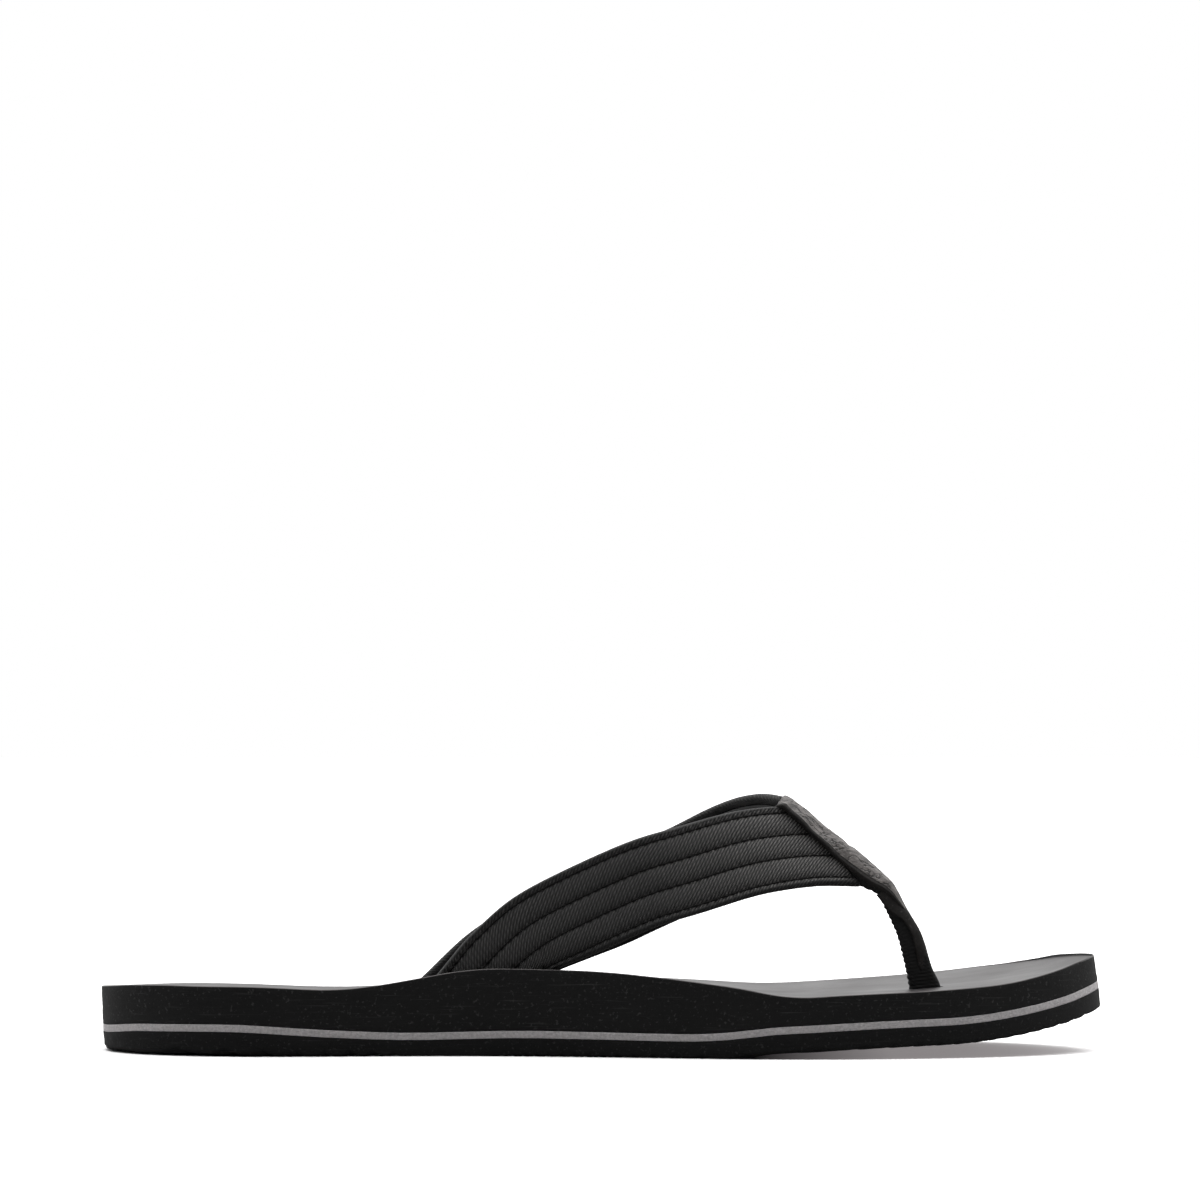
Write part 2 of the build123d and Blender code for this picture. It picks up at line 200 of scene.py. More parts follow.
class Nodes:
    """Short names for building one material's node tree."""

    def __init__(self, name):
        self.material = bpy.data.materials.new(name)
        self.material.use_nodes = True
        self.tree = self.material.node_tree
        self.shader = self.tree.nodes["Principled BSDF"]

    def link(self, a, b):
        self.tree.links.new(a, b)

    def new(self, kind, **settings):
        node = self.tree.nodes.new(kind)
        for key, value in settings.items():
            setattr(node, key, value)
        return node

    def coords(self, kind="Object"):
        return self.new("ShaderNodeTexCoord").outputs[kind]

    def math(self, operation, a, b=0.0, c=0.0):
        node = self.new("ShaderNodeMath", operation=operation)
        for socket, value in zip(node.inputs, (a, b, c)):
            if isinstance(value, (int, float)):
                socket.default_value = value
            else:
                self.link(value, socket)
        return node.outputs[0]

    def scaled(self, vector, scale):
        node = self.new("ShaderNodeVectorMath", operation="MULTIPLY")
        self.link(vector, node.inputs[0])
        node.inputs[1].default_value = scale
        return node.outputs[0]

    def noise(self, vector, scale, detail=3.0, roughness=0.55):
        node = self.new("ShaderNodeTexNoise")
        self.link(vector, node.inputs["Vector"])
        node.inputs["Scale"].default_value = scale
        node.inputs["Detail"].default_value = detail
        node.inputs["Roughness"].default_value = roughness
        return node.outputs["Fac"]

    def cells(self, vector, scale):
        node = self.new("ShaderNodeTexVoronoi")
        self.link(vector, node.inputs["Vector"])
        node.inputs["Scale"].default_value = scale
        return node.outputs["Distance"]

    def ramp(self, value, stops):
        """Maps a value through (position, colour or grey) stops."""
        node = self.new("ShaderNodeValToRGB")
        self.link(value, node.inputs[0])
        elements = node.color_ramp.elements
        while len(elements) < len(stops):
            elements.new(0.5)
        for element, (position, colour) in zip(elements, stops):
            element.position = position
            rgb = (colour,) * 3 if isinstance(colour, (int, float)) else colour
            element.color = (*rgb, 1)
        return node.outputs[0]

    def mix(self, factor, a, b):
        node = self.new("ShaderNodeMix", data_type="RGBA")
        for socket, value in ((node.inputs[0], factor), (node.inputs[6], a), (node.inputs[7], b)):
            if isinstance(value, (int, float)):
                socket.default_value = value
            elif isinstance(value, tuple):
                socket.default_value = (*value, 1)
            else:
                self.link(value, socket)
        return node.outputs[2]

    def bump(self, height, distance, strength=1.0, below=None):
        node = self.new("ShaderNodeBump")
        node.inputs["Strength"].default_value = strength
        node.inputs["Distance"].default_value = distance
        self.link(height, node.inputs["Height"])
        if below is not None:
            self.link(below, node.inputs["Normal"])
        return node.outputs[0]

    def finish(self, colour, roughness, normal=None, **extra):
        for name, value in (("Base Color", colour), ("Roughness", roughness), ("Normal", normal)):
            if value is None:
                continue
            if isinstance(value, (int, float)):
                self.shader.inputs[name].default_value = value
            elif isinstance(value, tuple):
                self.shader.inputs[name].default_value = (*value, 1)
            else:
                self.link(value, self.shader.inputs[name])
        for name, value in extra.items():
            self.shader.inputs[name.replace("_", " ")].default_value = value
        return self.material


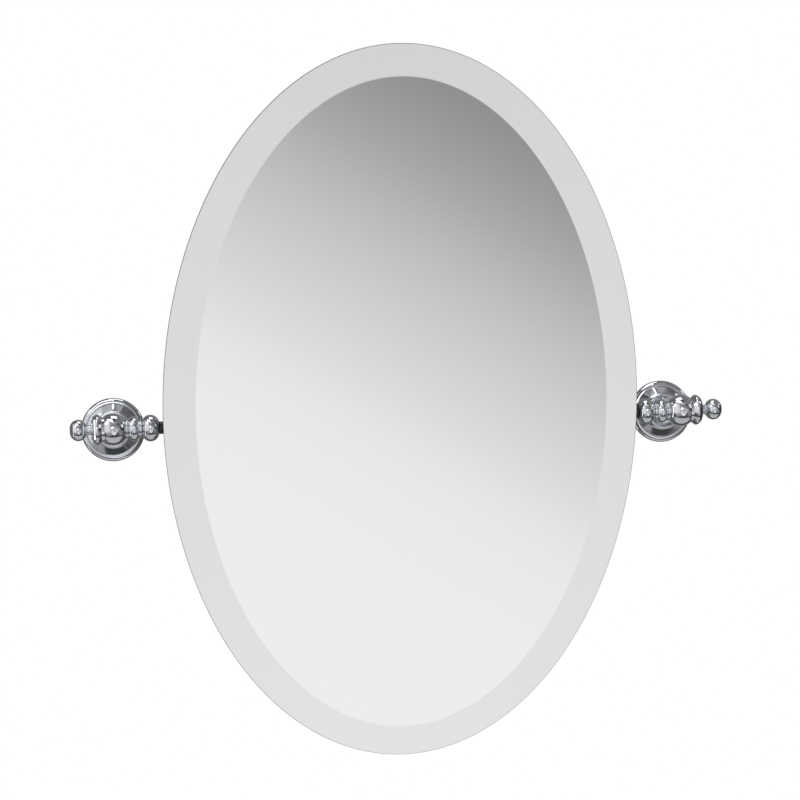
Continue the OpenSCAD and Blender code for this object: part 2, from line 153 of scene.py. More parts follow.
class NodeSketch:
    """A short way to write down a node tree."""

    def __init__(self, tree: bpy.types.NodeTree) -> None:
        """Starts an empty node tree of a material or a world."""
        self.tree = tree
        tree.nodes.clear()

    def node(self, kind: str, feeds: dict[str | int, object] | None = None, **settings: object) -> bpy.types.Node:
        """Adds a node.

        Args:
            kind: what follows ShaderNode in the node's type name.
            feeds: values or sockets for its inputs, by name or number.
            settings: properties of the node, by name.

        Returns:
            The new node.
        """
        made = self.tree.nodes.new(f"ShaderNode{kind}")
        for name, value in settings.items():
            setattr(made, name, value)
        for key, value in (feeds or {}).items():
            if isinstance(value, Socket):
                self.tree.links.new(value, made.inputs[key])
            else:
                made.inputs[key].default_value = value
        return made

    def math(self, operation: str, *values: object) -> Socket:
        """Returns what a Math node makes of one to three numbers or sockets."""
        return self.node("Math", dict(enumerate(values)), operation=operation).outputs[0]

    def dot(self, vector: Socket, axis: Vector) -> Socket:
        """Returns the dot product of a vector socket and a fixed axis."""
        return self.node("VectorMath", {0: vector, 1: axis}, operation="DOT_PRODUCT").outputs["Value"]

    def fit_range(self, value: Socket, source: Pair, result: Pair = (0.0, 1.0), smooth: bool = False) -> Socket:
        """Returns a value moved from one range to another and clamped, with eased ends where it is smooth."""
        kind = "SMOOTHSTEP" if smooth else "LINEAR"
        return self.node("MapRange", dict(enumerate((value, *source, *result))), interpolation_type=kind).outputs[0]

    def blend(self, factor: object, first: object, second: object) -> Socket:
        """Returns a mixture of two colours: the first at factor 0, the second at factor 1."""
        feeds = {"Factor": factor, MIX_FIRST: first, MIX_SECOND: second}
        return self.node("Mix", feeds, data_type="RGBA").outputs[MIXED]

    def ramp(self, value: Socket, stops: Sequence[Pair], interpolation: str) -> Socket:
        """Turns a number into a grey.

        Args:
            value: a number from 0 to 1.
            stops: (place, level) in order.
            interpolation: Blender's name of the way between two stops.

        Returns:
            The grey's socket.
        """
        made = self.node("ValToRGB", {0: value})
        bar = made.color_ramp
        bar.interpolation = interpolation
        while len(bar.elements) < len(stops):
            bar.elements.new(0.5)
        for stop, (place, level) in zip(bar.elements, stops):
            stop.position, stop.color = place, grey(level)
        return made.outputs["Color"]


# How the noise of a grain is drawn, and how fibres are drawn out along the piece's height.
NOISE_DETAIL = {Grain.POLISHED: 3.0, Grain.FIBRE: 7.0, Grain.MOULDED: 1.0}
NOISE_ROUGHNESS = {Grain.POLISHED: 0.5, Grain.FIBRE: 0.72, Grain.MOULDED: 0.5}
FIBRE_SQUEEZE = (1.0, 1.0, 0.35)
# The parts of a grain's height over which its roughness and its worn colour change.
ROUGHNESS_REACH = (0.25, 0.75)
WORN_REACH = (0.3, 0.8)


@dataclass(frozen=True)
class Finish:
    """The finish of one kind of surface.

    Sizes are in millimetres. The colour is linear, and worn is the colour that its grain turns to.
    """

    name: str
    slot: Slot
    color: Colour
    roughness: float
    roughness_spread: float
    grain_size: float
    grain_depth: float
    grain: Grain = Grain.POLISHED
    metallic: float = 0.0
    worn: Colour | None = None
    worn_share: float = 0.35

    def material(self) -> bpy.types.Material:
        """Makes the finish's material at the first call.

        Returns:
            The material.
        """
        known = bpy.data.materials.get(self.name)
        if known:
            return known
        made = bpy.data.materials.new(self.name)
        made.use_nodes = True
        self.draw(NodeSketch(made.node_tree))
        return made

    def draw(self, sketch: NodeSketch) -> None:
        """Draws the shader.

        Args:
            sketch: the material's empty node tree.
        """
        grain = self.height(sketch, sketch.node("TexCoord").outputs["Object"])
        spread = (max(self.roughness - self.roughness_spread, 0.0), self.roughness + self.roughness_spread)
        color: object = (*self.color, 1.0)
        if self.worn:
            share = sketch.fit_range(grain, WORN_REACH, (0.0, self.worn_share))
            color = sketch.blend(share, color, (*self.worn, 1.0))
        bump = sketch.node("Bump", {"Strength": 1.0, "Distance": self.grain_depth * MM, "Height": grain})
        surface = {
            "Base Color": color,
            "Metallic": self.metallic,
            "Roughness": sketch.fit_range(grain, ROUGHNESS_REACH, spread),
            "Normal": bump.outputs[0],
        }
        sketch.node("OutputMaterial", {0: sketch.node("BsdfPrincipled", surface).outputs[0]})

    def height(self, sketch: NodeSketch, place: Socket) -> Socket:
        """Draws the fine structure as a height from 0 to 1.

        Args:
            sketch: the material's node tree.
            place: the point's place on the piece.

        Returns:
            The height's socket.
        """
        feeds: dict[str | int, object] = {"Scale": 1.0 / (self.grain_size * MM), "Vector": place}
        if self.grain is Grain.SPANGLE:
            cells = sketch.node("TexVoronoi", feeds, feature="F1")
            return sketch.node("SeparateColor", {0: cells.outputs["Color"]}).outputs[0]
        if self.grain is Grain.CELLS:
            return sketch.node("TexVoronoi", feeds, feature="SMOOTH_F1").outputs["Distance"]
        if self.grain is Grain.FIBRE:
            feeds["Vector"] = sketch.node("Mapping", {"Vector": place, "Scale": FIBRE_SQUEEZE}).outputs[0]
        feeds["Detail"], feeds["Roughness"] = NOISE_DETAIL[self.grain], NOISE_ROUGHNESS[self.grain]
        return sketch.node("TexNoise", feeds).outputs["Fac"]


CHROME = Finish(
    name="chrome",
    slot=Slot.CHROME_PLATE,
    color=(0.78, 0.798, 0.842),
    metallic=1.0,
    roughness=0.035,
    roughness_spread=0.012,
    grain_size=6.0,
    grain_depth=0.0006,
)
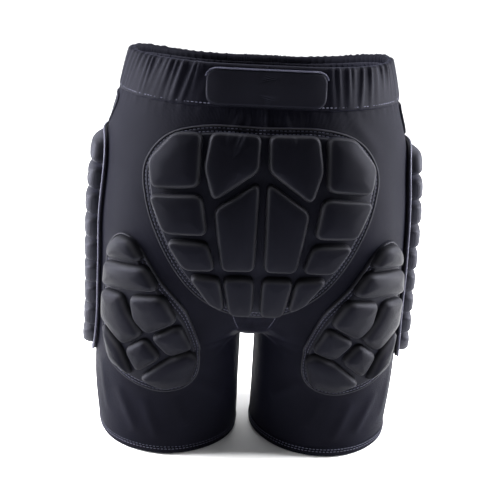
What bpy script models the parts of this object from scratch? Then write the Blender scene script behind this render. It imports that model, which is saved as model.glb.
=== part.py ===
"""Padded impact shorts: a stretch undershort with foam cells over the seat, the thighs and the hips.

Metres, +Z up. The origin is the middle of the waist opening at the top of the waistband. -Y is the back,
+Y the front, and left and right are the wearer's own, so that left is -X. Both legs swing on the hip line.
"""

import math

import bpy
from mathutils import Vector

SIDES = (("left", -1), ("right", 1))

# The dressed body, from the top of the waistband at z = 0 down to the hems.
GIRTHS = (
    # height, side seam, middle of the thigh, back, front
    (0.000, 0.141, 0.035, -0.098, 0.092),
    (-0.045, 0.155, 0.040, -0.104, 0.098),
    (-0.100, 0.170, 0.047, -0.118, 0.104),
    (-0.170, 0.178, 0.056, -0.128, 0.104),
    (-0.240, 0.180, 0.070, -0.122, 0.100),
    (-0.300, 0.182, 0.083, -0.108, 0.096),
    (-0.347, 0.184, 0.092, -0.100, 0.093),
    (-0.400, 0.184, 0.095, -0.092, 0.088),
    (-0.468, 0.179, 0.096, -0.088, 0.084),
)
CROTCH = -0.315
CLEFT_RISE = 0.060  # height over which the two thighs part
CLEFT_GAP = 0.0035  # half the space between the thighs where they have just parted
LEG_GAP = 0.011  # half the space between the legs
LEG_ROUND = 0.012  # height below the crotch over which that space opens
HEM = -0.468
HEM_HEIGHT = 0.0125
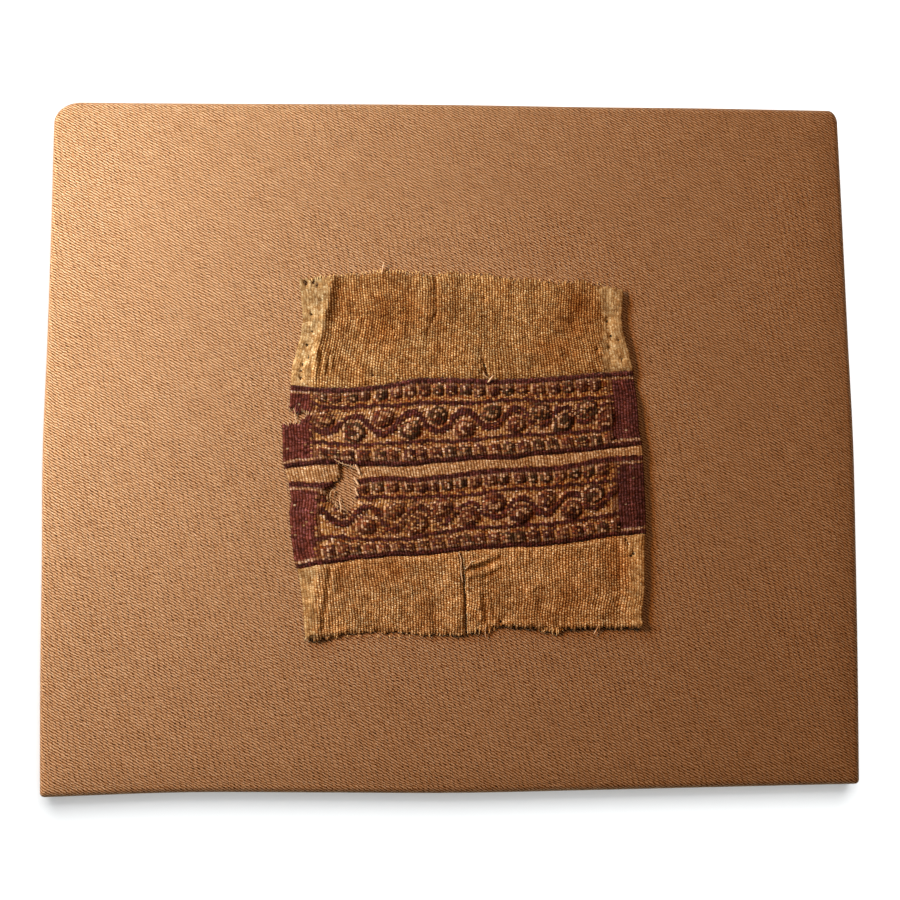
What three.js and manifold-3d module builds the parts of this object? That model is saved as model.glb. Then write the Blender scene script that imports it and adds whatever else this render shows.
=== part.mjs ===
// A fragment of an old tapestry-banded cloth, fixed to the face of a board that is covered in twill.
// The board lies on its back. Millimetres, +X to the right, +Y to the board's top edge, +Z out of its face,
// with the origin under the middle of the board.
import * as THREE from 'three';
import { mergeVertices } from 'three/addons/utils/BufferGeometryUtils.js';
import Module from 'manifold-3d';

// ---------- driving dimensions ----------
const CLEARANCE = 0.3;          // between pieces that lie on each other
const TWILL_THICKNESS = 1.0;
const BOARD_THICKNESS = 9.5;
const FRAGMENT_THICKNESS = 1.2;

const FACE_ROUND = 2.6;         // radius of the cover's bend over the board's front edge
const BACK_ROUND = 2.2;         // radius of the bend onto the back
const TURN_IN = 26;             // width of the margin turned onto the back
const FACE_BORDER = 8;          // ring of the face that follows the outline
const SHARPEST_CORNER = 0.3;    // least radius of a corner once it is inset

const MITRE_GAP = 0.5;          // the folded edges that meet on the back's diagonals
const MITRE_START = 7;          // distance of the mitre from the corner's two sides
const MITRE_OVERRUN = 2;        // how far its cut runs past the margin's inner edge

// Corners of the covered board, clockwise from the top left.
const CORNERS = [
  { name: 'top left',     x: -143.0, y:  123.1, radiusX: 9.5, radiusY: 8.0 },
  { name: 'top right',    x:  143.5, y:  123.2, radiusX: 3.6, radiusY: 5.0 },
  { name: 'bottom right', x:  143.3, y: -122.3, radiusX: 1.6, radiusY: 1.6 },
  { name: 'bottom left',  x: -143.4, y: -122.8, radiusX: 1.6, radiusY: 1.6 },
];
// Each side from its first corner to the next. bulges are how far it stands outwards at even steps
// between the two.
const SIDES = [
  { name: 'top',    steps: 16, bulges: [0.15, 0.50, 0.65,  0.40,  0.40] },
  { name: 'right',  steps: 14, bulges: [0.70, 1.30, 2.00,  1.60,  0.95] },
  { name: 'bottom', steps: 16, bulges: [0.30, 0.65, 0.85, -0.05, -0.85] },
  { name: 'left',   steps: 14, bulges: [0.75, 1.05, 1.55,  0.75,  0.25] },
];
const CORNER_STEPS = 5;
const BEND_STEPS = 3;

const FACE_LEVEL = 2 * TWILL_THICKNESS + 2 * CLEARANCE + BOARD_THICKNESS;
const CLOTH_TO_BOARD = TWILL_THICKNESS + CLEARANCE;

// Threads of the fragment that run across it, from the top edge to the bottom edge. left and right are
// where each meets the two selvedges, and the five heights are at even steps from left to right.
const CROSS_THREADS = [
  { name: 'top edge',           left: -54.6, right: 61.6, heights: [ 58.6,  61.2,  60.8,  57.6,  55.2] },
  { name: 'upper field',        left: -53.6, right: 60.9, heights: [ 46.0,  47.5,  47.5,  46.0,  45.0] },
  { name: 'upper field, low',   left: -56.0, right: 62.8, heights: [ 31.0,  32.5,  33.5,  33.0,  33.0] },
  { name: 'first band, top',    left: -57.7, right: 65.0, heights: [ 19.0,  18.9,  21.6,  22.2,  24.3] },
  { name: 'first vine, top',    left: -58.2, right: 65.8, heights: [ 14.3,  12.4,  13.5,  14.4,  16.6] },
  { name: 'first vine, foot',   left: -60.7, right: 66.3, heights: [ -0.2,  -0.8,  -0.1,   2.4,   4.6] },
  { name: 'first band, foot',   left: -60.4, right: 67.4, heights: [ -8.9,  -7.8,  -6.3,  -3.9,  -1.0] },
  { name: 'second band, top',   left: -58.5, right: 67.8, heights: [-15.5, -13.7, -11.9,  -9.7,  -6.0] },
  { name: 'second vine, top',   left: -57.6, right: 67.9, heights: [-21.6, -20.0, -19.3, -16.4, -13.6] },
  { name: 'second vine, foot',  left: -57.4, right: 68.2, heights: [-34.9, -34.8, -31.1, -29.3, -22.8] },
  { name: 'second band, foot',  left: -55.5, right: 68.0, heights: [-44.2, -40.6, -38.3, -36.4, -32.4] },
  { name: 'lower field',        left: -53.6, right: 67.2, heights: [-54.0, -51.0, -50.5, -49.0, -46.0] },
  { name: 'bottom edge',        left: -52.6, right: 66.0, heights: [-69.6, -68.0, -67.8, -66.6, -66.5] },
];
const THREAD_COLUMNS = 32;      // cells from selvedge to selvedge
const CELL_HEIGHT = 4.2;        // about the height of a cell along the selvedge

// Ridges where the fragment stands off the board, each a line with a rounded section.
const RIDGES = [
  { name: 'left border, top',    x1: -43.6, y1:  59.0, x2: -48.6, y2:  30.0, halfWidth: 3.4, rise: 1.3 },
  { name: 'left border, foot',   x1: -46.5, y1: -46.0, x2: -49.0, y2: -68.0, halfWidth: 3.2, rise: 1.1 },
  { name: 'left of the crease',  x1: -10.0, y1:  60.5, x2:  -9.0, y2:  46.0, halfWidth: 3.0, rise: 0.5 },
  { name: 'right of the crease', x1:  -2.5, y1:  60.5, x2:  -3.0, y2:  46.0, halfWidth: 3.0, rise: 0.5 },
  { name: 'right selvedge',      x1:  67.0, y1:  12.0, x2:  66.0, y2: -64.0, halfWidth: 4.5, rise: 1.0 },
  { name: 'right border, top',   x1:  60.0, y1:  54.0, x2:  63.5, y2:  28.0, halfWidth: 4.0, rise: 1.1 },
  { name: 'left of the slit',    x1:   0.5, y1: -46.0, x2:   1.0, y2: -68.0, halfWidth: 3.0, rise: 0.6 },
  { name: 'right of the slit',   x1:   7.0, y1: -50.0, x2:   7.5, y2: -67.0, halfWidth: 3.0, rise: 0.8 },
  { name: 'above the hole',      x1: -47.0, y1:  -7.0, x2: -33.0, y2:  -6.0, halfWidth: 3.0, rise: 0.6 },
  { name: 'left of the hole',    x1: -49.0, y1: -12.0, x2: -48.0, y2: -24.0, halfWidth: 3.0, rise: 0.6 },
];
const SETTLE = 0.45;            // how unevenly the rest of it lies, in long slanting waves
const SETTLE_WAVES = [
  { name: 'across', everyX: 44.6, everyY: 119.4 },
  { name: 'up',     everyX: -144.5, everyY: 52.2 },
];
const BAND_PUFF = 0.35;         // the packed tapestry is thicker than the plain cloth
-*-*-
Task directions:
Look back at the data above. Transcribe exactly the lines starting at the line that contains "Continue the OpenSCAD" and ending at the line that contains "settings: properties of".

Solution to the problem:
Continue the OpenSCAD and Blender code for this object: part 2, from line 153 of scene.py. More parts follow.
class NodeSketch:
    """A short way to write down a node tree."""

    def __init__(self, tree: bpy.types.NodeTree) -> None:
        """Starts an empty node tree of a material or a world."""
        self.tree = tree
        tree.nodes.clear()

    def node(self, kind: str, feeds: dict[str | int, object] | None = None, **settings: object) -> bpy.types.Node:
        """Adds a node.

        Args:
            kind: what follows ShaderNode in the node's type name.
            feeds: values or sockets for its inputs, by name or number.
            settings: properties of the node, by name.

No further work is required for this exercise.